**Stated problem:** Locate each line with the string "from" in the listing below and copy it.

## BEGIN Data

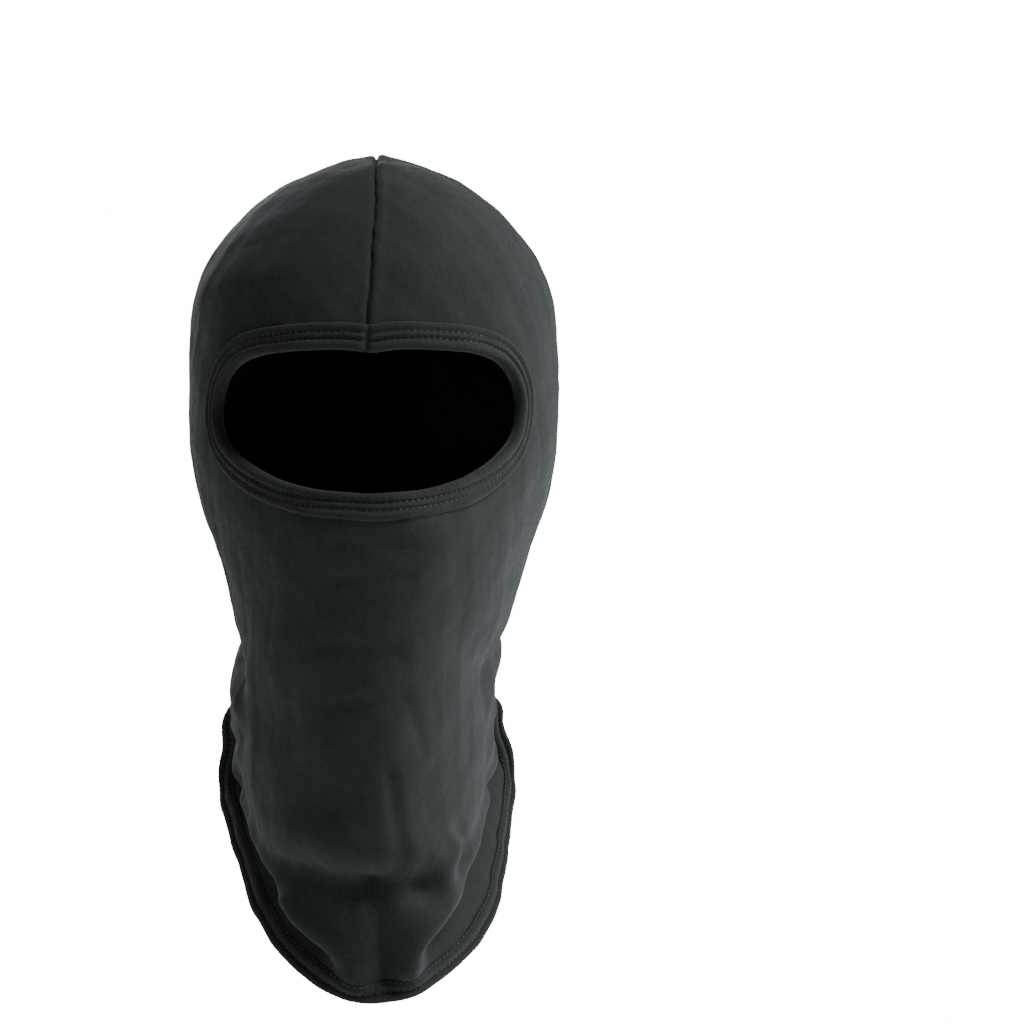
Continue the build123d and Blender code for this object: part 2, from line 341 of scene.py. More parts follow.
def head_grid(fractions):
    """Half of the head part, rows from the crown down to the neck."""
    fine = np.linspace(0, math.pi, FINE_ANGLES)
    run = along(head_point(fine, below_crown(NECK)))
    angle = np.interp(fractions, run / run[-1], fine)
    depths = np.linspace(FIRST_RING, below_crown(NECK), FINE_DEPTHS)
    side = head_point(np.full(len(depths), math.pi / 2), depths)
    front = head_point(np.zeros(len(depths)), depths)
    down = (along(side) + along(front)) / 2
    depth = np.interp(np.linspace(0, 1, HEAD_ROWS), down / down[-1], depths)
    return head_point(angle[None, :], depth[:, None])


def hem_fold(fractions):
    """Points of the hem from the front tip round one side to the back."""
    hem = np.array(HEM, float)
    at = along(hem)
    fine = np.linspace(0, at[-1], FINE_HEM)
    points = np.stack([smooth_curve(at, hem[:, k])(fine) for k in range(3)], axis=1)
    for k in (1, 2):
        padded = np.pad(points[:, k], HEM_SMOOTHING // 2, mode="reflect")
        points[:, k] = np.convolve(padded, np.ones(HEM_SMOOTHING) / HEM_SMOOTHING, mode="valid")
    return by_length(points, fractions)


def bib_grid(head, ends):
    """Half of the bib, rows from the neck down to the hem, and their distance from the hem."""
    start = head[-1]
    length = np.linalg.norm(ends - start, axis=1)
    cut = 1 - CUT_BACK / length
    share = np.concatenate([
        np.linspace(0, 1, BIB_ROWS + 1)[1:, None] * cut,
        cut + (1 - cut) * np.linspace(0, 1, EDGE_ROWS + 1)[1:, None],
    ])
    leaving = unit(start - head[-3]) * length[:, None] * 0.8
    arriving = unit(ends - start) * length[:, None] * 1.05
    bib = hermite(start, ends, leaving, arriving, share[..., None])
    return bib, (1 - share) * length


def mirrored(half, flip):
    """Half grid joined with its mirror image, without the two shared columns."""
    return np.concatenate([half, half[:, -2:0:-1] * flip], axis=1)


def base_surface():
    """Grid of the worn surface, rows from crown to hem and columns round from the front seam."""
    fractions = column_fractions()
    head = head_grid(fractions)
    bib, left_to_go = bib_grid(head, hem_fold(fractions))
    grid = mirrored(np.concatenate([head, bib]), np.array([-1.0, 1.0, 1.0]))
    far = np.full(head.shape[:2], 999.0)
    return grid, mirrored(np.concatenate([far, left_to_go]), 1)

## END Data

**Output of the exercise:**
Continue the build123d and Blender code for this object: part 2, from line 341 of scene.py. More parts follow.
    """Half of the head part, rows from the crown down to the neck."""
    """Points of the hem from the front tip round one side to the back."""
    """Half of the bib, rows from the neck down to the hem, and their distance from the hem."""
    """Grid of the worn surface, rows from crown to hem and columns round from the front seam."""